Année C : samedi de la 31e semaine ORDINAIRE (litco31s.22)
Lc 16, 9-15 : la maladie du Windigo.
D’après une légende très ancienne, l’homme, rapporte l’encyclopédie canadienne, devient un Windigo après que son esprit soit corrompu par la cupidité. Personne, rapporte la légende, ne peut le contrôler. La médecine moderne appelle cette pathologie la syllogomanie : les biens nous possèdent plutôt que de les posséder.
Les premiers récits des missionnaires canadiens du Père Le Jeune en parlent comme un possédé par un esprit diabolique. Il ressemble drôlement à cette scène biblique de Jésus et du possédé de Geresa. Légion est mon nom (Cf. Mc 5, 1-20). Personne n’a pu le contrôler.
Quand je lis cette parabole de Jésus, je me retrouve devant ce type d’humain très répandu aujourd’hui, possédé par la maladie du Windigo, celle des richesses trompeuses qui se manifeste par la consommation à outrance, par la maladie de « manger » les autres. Si les biens matériels et l’argent deviennent le centre de la vie, ils nous happent et nous rendent esclaves (tweet du pape du 29/10/13).
En nous, réside les deux extrêmes, adhérence au monde et l'appel divin. Nul ne peut servir deux maîtres ou bien il haïra l’un et aimera l’autre, ou bien il s’attachera à l’un et méprisera l’autre (Luc 16, 13). Nous faisons souvent tout à moitié : un peu de prière, un peu de charité, une bonne pensée par-ci, un geste par-là. La vie chrétienne ne sera jamais oscillement entre l’une et l’autre.

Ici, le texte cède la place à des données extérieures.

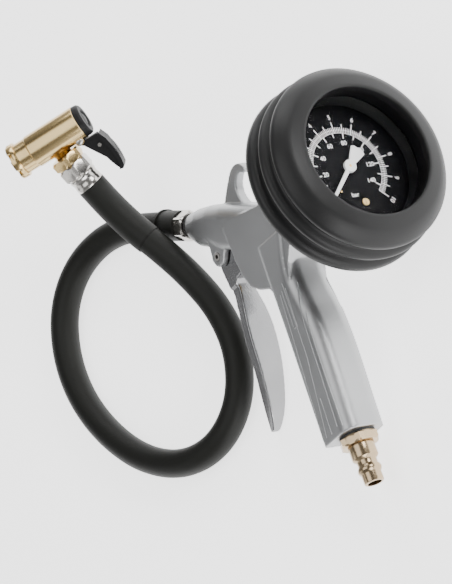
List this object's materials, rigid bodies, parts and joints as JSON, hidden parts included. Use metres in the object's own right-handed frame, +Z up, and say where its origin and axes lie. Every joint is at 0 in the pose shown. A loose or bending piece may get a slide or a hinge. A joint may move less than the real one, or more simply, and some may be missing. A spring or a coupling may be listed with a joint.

Tout le génie de l’évangile se trouve là dans ce renversement des valeurs. Pour Jésus et c’est non monnayable, ce sont le regard et le geste portés vers les pauvres qui comptent et non le degré de dépossession de nos superflus, de nos biens envers eux. Jésus ne condamne pas la possession. Il conteste notre asservissement à s’en faire des amis trompeurs.
S’adressant au chapitre carmélitain[1], le pape observait que rester en Dieu et rester dans ses affaires ne coïncident pas toujours. Se soucier de mille choses au sujet de Dieu sans s'enraciner en Lui ( cf. Lc 10 , 38-42), nous présente tôt ou tard la facture : nous réalisons que nous l'avons perdu en chemin. L’esprit de Jésus entre en confrontation frontale avec l’esprit Windigo, des richesses trompeuses. Dans une économie Windigo comme dans une vie syllogomanie, le message libérateur de Jésus ne passe pas. Il devient un message parmi les autres.
À la question que vais-je faire, la parabole du gérant habile vous indique, ici, pour vous éviter la maladie du Windigo, de vivre plus à l’intérieur qu’à l’extérieur, d’aller vers ce centre le plus profond dont parle Jean de la Croix. Quand ce choix s’affaiblit, tout perd de sa saveur. Le silence devient insupportable. Les autres, ces minorés des béatitudes, n’existent plus non parce qu’ils ne sont pas là, simplement parce qu’ils ne sont pas vus.
La psychologie confirme ce qu’affirme Jésus : il y a plus de joie à donner qu’à recevoir (cf. Ac 20,30). Voilà le chemin que l’habile gérant a découvert pour ne pas perdre la face. Celui qui aime Dieu le cherche dans les pauvres (cf. Mt 25,31-46), les frères de Jésus.
À votre contemplation : il nous est demandé : rends-moi compte de ta gestion, de ta manière de vivre. Jésus nous assure que si nous allons vers un nous toujours plus grand, nous éviterons à la tiédeur de glisser dans nos vies, à la routine de prendre le dessus. Laissons-nous dévorer par Dieu plutôt que par l’esprit de consumérisme de notre temps. AMEN.